The Motel’s boutique accommodation is extremely popular with corporate customers during the week and is almost always completely booked out on weekends serving the ‘wedding market’ that is thriving in the Berry area. “On average, every week we bring about 250 people into Berry,” Samantha says.

The motel’s stylish rooms are shielded from the street front and provide garden or pool views; there is a large car-parking area, giving a feeling of being removed from the hurly-burly of the highway. The central location of the motel, only a few steps from Berry’s growing array of good restaurants, a unique bottle shop (Justin Lil’s Wines), as well as a wide variety of Berry’s other shops and galleries, makes available to their clients all the diversion anyone could want.

The elegant in-house Pavilion Restaurant, with its smart, white table cloths and black chairs, serves dinner to both house guests and the public from Tuesday through Saturday nights starting at 6.00 pm. Continental breakfast daily, and cooked breakfast on weekends, is also available to all. The Pavilion menu is changed fortnightly, its philosophy being home-style, healthy food from natural produce, largely gluten-free, nothing deep-fried. “After four months in the job we’ve nutted out what works for our customers,” Shannon explains. “Fancy food is not the objective; we aim to serve satisfying, basic good food in generous portions and we are not into flash adjectives or nouvelle cuisine.” An example from the list of entrées is prosciutto-wrapped chipolini sausages with house-made fig jam and pickled onion strips. A signature main course is American Style baby back pork ribs, slowly braised for eight hours, with house-made hickory barbecue sauce. The dessert menu includes a very popular Affogato – a shot of espresso poured over ice cream and served with the liqueur of your choice – Tia Maria, Kahlua, Bailey’s, Drambuie – you choose.
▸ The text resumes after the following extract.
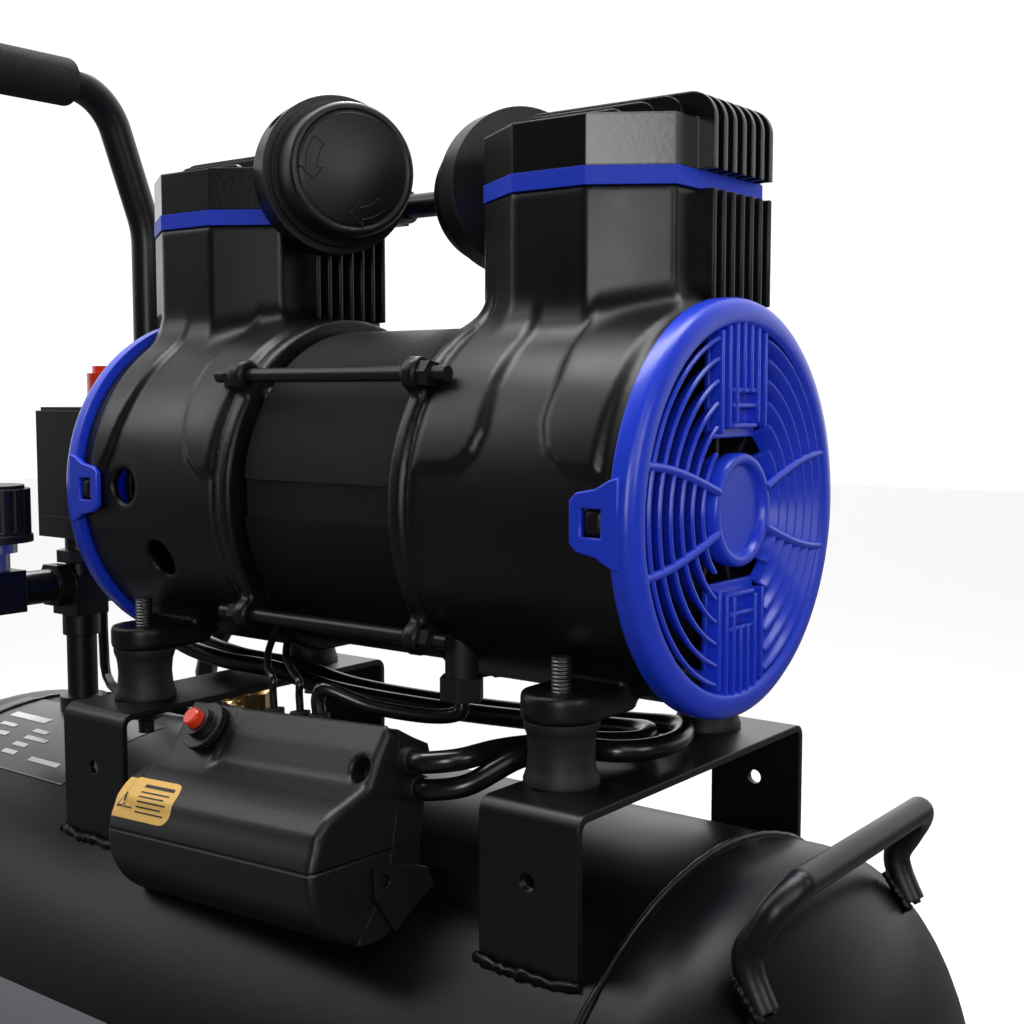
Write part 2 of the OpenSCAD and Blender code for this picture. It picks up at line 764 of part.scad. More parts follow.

The restaurant allows BYO (wine only); otherwise it is fully licensed.

Berry has two pubs but no cocktail bar, and Samantha and Shannon have filled this niche with a cocktail bar at the motel, open all day to the public, offering, among others, such fare as Tequila Margaritas; an Illusion (Midori, Malibu, Cointreau, Blue Curacao, pineapple and orange juice); a Chocolate Eclipse (Frangelico, Baileys, Kahlua, Crème de Cacao, ice cream and milk); and others.

Samantha and Shannon are both very personable and have a Shoalhaven Award for Excellence firmly in their sights.